What does "removed environment variable LD_LIBRARY_PATH from submit environment" mean when I submit my job?

This warning is shown when the "-V" option has been added to the submission script, or submission command. For security reasons, the scheduler does not allow library paths to be forwarded from the submission environment (the frontend), to the runtime environment (nodes running the job). If you have loaded a module before submission, the LD_LIBRARY_PATH variable will likely be set. The best practice is to not use "-V" in jobs, and to load all necessary modules and set environment variables within a self-contained job script, for better future reproducibility by you, or others.

What can I do when my program fails to run with an error message like "cannot open shared object file: No such file or directory"?

Usually this means that the software has been dynamically linked - at runtime, the environment needs to know where at external library dependencies are located. If the library is provided by gcc, for example, then loading the relevant gcc module will add additional directories to the LD_LIBRARY_PATH for the system to search when the program is run. Additionally the ldd command will show the shared object dependencies of a compiled file. If you are struggling to identify the missing library, please get in touch with the team and provide the steps necessary to reproduce the issue, and we will investigate for you.

How can I build my program when I see an error message like "/usr/bin/ld: cannot find -llibrary"?

The environment cannot find certain dependencies to build the program. Identifying the correct module that provides this library will be a matter of experience, but often there will be a module with a similar sounding name e.g. "/usr/bin/ld: cannot find -llapack may be resolved by loading the relevant lapack module into the environment.

How can I build my program when I see an error message like "Error: C++14 standard requested but CXX14 is not defined"?

Some R packages rely on a C++ compiler which supports the C++ 14 language revision. This can be resolved by creating a Makevars file with the necessary information detailed here.

How can I install a package or program when I get "permission denied"?

Contrary to how you might install an application on a personal device, the applications on Apocrita are not installed as part of the Operating System on each compute node, but is installed to shared storage mounted on all of the nodes. To install an application which is suitable for Apocrita but isn't currently provided by us, there are a couple of options.

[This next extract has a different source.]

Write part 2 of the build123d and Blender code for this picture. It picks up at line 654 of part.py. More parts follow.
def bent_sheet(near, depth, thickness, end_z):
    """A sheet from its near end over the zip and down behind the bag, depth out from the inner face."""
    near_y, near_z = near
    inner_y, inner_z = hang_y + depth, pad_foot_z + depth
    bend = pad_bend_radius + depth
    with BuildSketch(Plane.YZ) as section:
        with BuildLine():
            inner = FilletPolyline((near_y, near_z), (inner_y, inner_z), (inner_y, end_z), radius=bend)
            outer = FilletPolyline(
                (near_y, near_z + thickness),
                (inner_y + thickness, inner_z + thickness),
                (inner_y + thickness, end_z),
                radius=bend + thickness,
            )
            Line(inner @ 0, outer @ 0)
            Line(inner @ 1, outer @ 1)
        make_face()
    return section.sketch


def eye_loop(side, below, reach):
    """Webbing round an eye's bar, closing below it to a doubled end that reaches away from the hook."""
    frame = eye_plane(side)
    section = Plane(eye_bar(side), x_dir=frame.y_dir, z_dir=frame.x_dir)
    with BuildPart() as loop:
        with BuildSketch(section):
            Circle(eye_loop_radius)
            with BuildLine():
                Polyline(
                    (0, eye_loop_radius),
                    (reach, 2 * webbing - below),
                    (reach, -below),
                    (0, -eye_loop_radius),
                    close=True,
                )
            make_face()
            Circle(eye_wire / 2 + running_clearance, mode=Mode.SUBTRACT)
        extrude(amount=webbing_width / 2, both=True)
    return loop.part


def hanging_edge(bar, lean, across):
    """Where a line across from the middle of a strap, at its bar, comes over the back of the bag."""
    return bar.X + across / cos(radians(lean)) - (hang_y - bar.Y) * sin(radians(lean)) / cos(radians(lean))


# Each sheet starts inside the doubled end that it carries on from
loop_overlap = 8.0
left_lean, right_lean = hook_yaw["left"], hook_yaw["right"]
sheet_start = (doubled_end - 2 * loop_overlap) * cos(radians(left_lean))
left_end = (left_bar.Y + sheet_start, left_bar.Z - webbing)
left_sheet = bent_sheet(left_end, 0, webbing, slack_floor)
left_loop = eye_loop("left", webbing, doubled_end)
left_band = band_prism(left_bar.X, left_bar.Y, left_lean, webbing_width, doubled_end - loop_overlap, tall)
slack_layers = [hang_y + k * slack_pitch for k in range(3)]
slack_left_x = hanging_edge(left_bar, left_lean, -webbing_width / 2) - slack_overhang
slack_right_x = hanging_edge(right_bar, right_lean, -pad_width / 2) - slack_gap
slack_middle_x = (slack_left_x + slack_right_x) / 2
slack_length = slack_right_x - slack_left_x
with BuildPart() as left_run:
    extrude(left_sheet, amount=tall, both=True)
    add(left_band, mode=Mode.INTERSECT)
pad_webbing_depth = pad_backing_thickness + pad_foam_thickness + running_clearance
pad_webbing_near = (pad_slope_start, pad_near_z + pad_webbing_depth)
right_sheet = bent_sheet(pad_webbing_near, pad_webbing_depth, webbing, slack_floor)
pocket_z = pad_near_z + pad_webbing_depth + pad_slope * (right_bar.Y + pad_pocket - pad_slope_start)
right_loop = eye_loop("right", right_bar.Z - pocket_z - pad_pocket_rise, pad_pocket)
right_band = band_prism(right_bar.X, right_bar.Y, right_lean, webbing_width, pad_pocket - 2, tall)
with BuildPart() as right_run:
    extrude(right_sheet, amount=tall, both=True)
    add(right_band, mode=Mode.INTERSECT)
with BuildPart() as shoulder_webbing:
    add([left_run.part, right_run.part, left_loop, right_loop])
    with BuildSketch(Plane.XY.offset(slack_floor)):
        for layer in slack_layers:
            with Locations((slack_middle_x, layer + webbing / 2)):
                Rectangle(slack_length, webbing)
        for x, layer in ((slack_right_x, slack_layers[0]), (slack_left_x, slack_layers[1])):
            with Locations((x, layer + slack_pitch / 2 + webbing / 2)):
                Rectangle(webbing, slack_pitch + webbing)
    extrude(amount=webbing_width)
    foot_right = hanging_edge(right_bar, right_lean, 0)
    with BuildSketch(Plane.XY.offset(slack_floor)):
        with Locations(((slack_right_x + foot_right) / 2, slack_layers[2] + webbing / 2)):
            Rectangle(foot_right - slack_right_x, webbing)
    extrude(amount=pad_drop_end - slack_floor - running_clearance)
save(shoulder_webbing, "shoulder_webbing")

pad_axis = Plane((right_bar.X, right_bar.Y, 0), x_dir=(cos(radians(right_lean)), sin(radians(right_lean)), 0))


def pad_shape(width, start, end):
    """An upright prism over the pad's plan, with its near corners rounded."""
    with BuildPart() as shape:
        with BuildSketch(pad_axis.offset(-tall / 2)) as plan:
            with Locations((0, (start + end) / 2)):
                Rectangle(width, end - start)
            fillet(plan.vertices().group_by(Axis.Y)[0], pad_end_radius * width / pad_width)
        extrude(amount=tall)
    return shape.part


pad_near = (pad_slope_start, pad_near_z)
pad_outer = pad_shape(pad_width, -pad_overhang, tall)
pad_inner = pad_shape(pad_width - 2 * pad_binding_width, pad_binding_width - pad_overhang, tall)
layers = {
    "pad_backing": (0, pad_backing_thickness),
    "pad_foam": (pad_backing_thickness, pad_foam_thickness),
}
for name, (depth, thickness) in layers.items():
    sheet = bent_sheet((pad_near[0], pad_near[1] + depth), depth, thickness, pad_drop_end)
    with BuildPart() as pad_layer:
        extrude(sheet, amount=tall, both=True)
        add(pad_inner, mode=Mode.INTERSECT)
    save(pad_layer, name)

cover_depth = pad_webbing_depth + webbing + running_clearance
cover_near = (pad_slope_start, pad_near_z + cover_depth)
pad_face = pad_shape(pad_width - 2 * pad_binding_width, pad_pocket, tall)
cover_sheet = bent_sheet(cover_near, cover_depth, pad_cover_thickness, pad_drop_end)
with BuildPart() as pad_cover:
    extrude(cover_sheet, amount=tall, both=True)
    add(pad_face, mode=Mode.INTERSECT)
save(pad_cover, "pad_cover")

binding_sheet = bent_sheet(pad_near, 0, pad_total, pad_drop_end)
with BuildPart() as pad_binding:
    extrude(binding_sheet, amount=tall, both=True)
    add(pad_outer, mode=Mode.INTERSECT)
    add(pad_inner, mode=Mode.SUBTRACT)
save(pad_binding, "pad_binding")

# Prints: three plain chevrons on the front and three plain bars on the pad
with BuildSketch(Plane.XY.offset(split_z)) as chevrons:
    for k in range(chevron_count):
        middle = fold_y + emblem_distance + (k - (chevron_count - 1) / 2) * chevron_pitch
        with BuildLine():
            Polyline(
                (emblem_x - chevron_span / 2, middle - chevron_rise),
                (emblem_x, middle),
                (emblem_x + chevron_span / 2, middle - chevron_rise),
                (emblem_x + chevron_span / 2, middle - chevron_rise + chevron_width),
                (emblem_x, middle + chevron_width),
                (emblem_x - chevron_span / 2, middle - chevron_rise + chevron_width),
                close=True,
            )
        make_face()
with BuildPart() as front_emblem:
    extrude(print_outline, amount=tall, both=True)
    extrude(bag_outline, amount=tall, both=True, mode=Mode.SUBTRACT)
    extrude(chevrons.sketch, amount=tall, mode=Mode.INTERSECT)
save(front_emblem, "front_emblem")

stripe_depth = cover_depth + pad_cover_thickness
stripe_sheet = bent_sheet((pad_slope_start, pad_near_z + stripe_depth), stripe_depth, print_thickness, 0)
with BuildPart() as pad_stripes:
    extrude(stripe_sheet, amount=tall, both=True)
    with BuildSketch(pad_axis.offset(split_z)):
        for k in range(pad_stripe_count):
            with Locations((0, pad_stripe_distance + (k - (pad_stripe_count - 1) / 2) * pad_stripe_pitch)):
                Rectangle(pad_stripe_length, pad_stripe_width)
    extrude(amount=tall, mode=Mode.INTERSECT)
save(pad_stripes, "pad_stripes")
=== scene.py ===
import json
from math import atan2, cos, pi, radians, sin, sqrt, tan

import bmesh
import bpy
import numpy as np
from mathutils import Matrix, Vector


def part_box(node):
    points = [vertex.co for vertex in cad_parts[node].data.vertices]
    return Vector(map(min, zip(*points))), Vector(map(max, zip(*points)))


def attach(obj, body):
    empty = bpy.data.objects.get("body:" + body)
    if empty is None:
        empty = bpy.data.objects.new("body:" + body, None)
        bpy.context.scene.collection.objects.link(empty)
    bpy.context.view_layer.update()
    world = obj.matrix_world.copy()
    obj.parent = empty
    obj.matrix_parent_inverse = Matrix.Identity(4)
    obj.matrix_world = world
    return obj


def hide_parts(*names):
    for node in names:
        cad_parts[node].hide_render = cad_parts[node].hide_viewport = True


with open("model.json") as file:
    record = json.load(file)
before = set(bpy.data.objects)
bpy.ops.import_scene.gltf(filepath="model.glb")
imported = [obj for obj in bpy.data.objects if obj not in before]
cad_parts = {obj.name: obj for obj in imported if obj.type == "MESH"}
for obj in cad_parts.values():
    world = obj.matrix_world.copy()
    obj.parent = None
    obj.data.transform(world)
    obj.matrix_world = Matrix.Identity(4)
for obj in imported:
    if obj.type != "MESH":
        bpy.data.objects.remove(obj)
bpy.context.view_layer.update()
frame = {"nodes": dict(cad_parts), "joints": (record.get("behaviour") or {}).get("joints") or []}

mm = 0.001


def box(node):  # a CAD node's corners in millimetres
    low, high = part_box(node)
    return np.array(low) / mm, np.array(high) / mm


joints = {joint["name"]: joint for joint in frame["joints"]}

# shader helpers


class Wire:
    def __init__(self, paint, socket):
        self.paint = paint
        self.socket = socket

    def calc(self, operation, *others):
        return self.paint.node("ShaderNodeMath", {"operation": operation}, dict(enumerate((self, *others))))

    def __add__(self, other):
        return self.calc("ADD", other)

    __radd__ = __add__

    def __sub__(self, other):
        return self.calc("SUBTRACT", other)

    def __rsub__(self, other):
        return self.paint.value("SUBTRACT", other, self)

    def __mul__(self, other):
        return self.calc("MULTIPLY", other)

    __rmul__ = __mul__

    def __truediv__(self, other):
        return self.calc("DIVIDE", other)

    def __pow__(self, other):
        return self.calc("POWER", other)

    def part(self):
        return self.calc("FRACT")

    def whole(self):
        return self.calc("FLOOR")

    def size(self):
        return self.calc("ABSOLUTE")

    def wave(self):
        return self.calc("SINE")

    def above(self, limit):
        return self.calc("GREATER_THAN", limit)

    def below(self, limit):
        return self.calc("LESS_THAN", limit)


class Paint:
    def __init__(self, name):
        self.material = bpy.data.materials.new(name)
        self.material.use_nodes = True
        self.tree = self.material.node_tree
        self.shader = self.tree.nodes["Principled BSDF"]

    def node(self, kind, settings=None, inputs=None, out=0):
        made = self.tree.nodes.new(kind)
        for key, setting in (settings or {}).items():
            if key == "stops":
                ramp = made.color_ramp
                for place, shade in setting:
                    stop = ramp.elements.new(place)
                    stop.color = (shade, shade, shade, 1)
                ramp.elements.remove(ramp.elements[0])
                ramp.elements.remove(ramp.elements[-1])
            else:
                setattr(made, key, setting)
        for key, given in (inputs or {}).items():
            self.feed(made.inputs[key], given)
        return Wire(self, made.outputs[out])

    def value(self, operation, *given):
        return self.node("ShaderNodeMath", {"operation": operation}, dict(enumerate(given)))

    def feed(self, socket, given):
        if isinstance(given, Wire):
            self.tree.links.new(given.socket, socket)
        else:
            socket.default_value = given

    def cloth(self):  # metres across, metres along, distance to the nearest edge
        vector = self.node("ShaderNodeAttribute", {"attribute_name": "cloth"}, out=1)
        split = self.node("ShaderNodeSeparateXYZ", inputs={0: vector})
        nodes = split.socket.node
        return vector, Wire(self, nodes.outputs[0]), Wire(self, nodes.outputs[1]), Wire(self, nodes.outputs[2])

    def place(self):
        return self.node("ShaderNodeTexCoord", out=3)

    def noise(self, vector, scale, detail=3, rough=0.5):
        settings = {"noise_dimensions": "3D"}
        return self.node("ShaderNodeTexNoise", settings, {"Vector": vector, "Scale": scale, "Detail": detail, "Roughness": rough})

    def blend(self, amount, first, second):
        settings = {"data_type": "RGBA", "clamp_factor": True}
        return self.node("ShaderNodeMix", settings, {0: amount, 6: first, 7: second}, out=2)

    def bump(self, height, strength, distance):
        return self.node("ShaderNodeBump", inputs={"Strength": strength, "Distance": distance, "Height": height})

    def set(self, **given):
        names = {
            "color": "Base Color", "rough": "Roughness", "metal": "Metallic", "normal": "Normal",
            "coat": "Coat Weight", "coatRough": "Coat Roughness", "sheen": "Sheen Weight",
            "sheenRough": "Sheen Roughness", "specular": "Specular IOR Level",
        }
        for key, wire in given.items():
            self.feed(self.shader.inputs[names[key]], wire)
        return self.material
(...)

  1. Install it locally within your own home folder or shared project
  2. Request that we install it for all users

If you are seeking to install it in your own storage space, when following instructions designed for personal devices, there may be a step that attempts to install the files into /usr/local/bin or some other space limited to administrators. You will need to specify an install location within your home folder or research project folder which you have full permissions to write into. There may also be instructions which tell you to use the sudo command to elevate privileges to administrative access. Any commands attempting to use sudo will fail due to lack of access rights.

Why does my job have lots of threads running but each using little CPU?

Some applications attempt to auto-detect the number of cores available to your job, but often the result is that the application attempts to run as many threads as there are processor cores on the entire compute node, rather than what you have requested for your job. Fortunately, a lot of applications also allow you to manually specify the number of cores available - where this is the case, you can provide the variable $NSLOTS which takes the value of the number of cores you requested for your job. An example is here.

Why did my job fail with a bus error?

Bus errors indicate insufficient RAM was requested for the job. The jobstats tool is helpful in determining how much RAM your jobs used. If the failure happens in the very early stage of the job execution, try using the short queue with -l h_rt=1:0:0 and testing with higher RAM sizes, and the queueing time will be much shorter. When the error no longer occurs, you can try the job again on the main queues by restoring the original h_rt value.

Why did my program work fine after build, but fails when submitted as a job?

If you built your custom program after loading additional modules (for example GCC, Java, or other), you also need to load the exact versions in your job script, otherwise the job will fail due to missing libraries or headers.

Can I run a docker container on Apocrita?

While testing Docker, we found that it is possible to escalate user privileges, which is a considerable security risk, so we (and other HPC sites) don't have the Docker software installed. However, Apptainer (previously known as Singularity) is a container solution designed for HPC services which is compatible with docker, and you can download and run Docker containers with Apptainer.

How can I fix an "UNPROTECTED PRIVATE KEY FILE!" warning?

This error is shown when the permissions on your hidden .ssh directory (likely in your home directory), and your private SSH keys are not secure enough for the SSH protocol on your local machine. OpenSSH will generate the error when you attempt to use the private key. To fix this, you will need to reset the permissions back to the default on your local machine:

chmod 755 ~/.ssh
chmod 600 ~/.ssh/*

How can I fix a "Permission denied (publickey)" error?

This error is shown when you are not using your private ssh key when connecting or you are using the wrong private ssh key. Please also confirm that you have uploaded (QMUL users only) your public key in the correct format, and we have accepted it. In some cases this error is shown when your account is suspended. If you are sure that your account is active, please check both of the following:

  1. You are using your private ssh key when connecting.
  2. Your private ssh key is correct and has not been overwritten with a new one.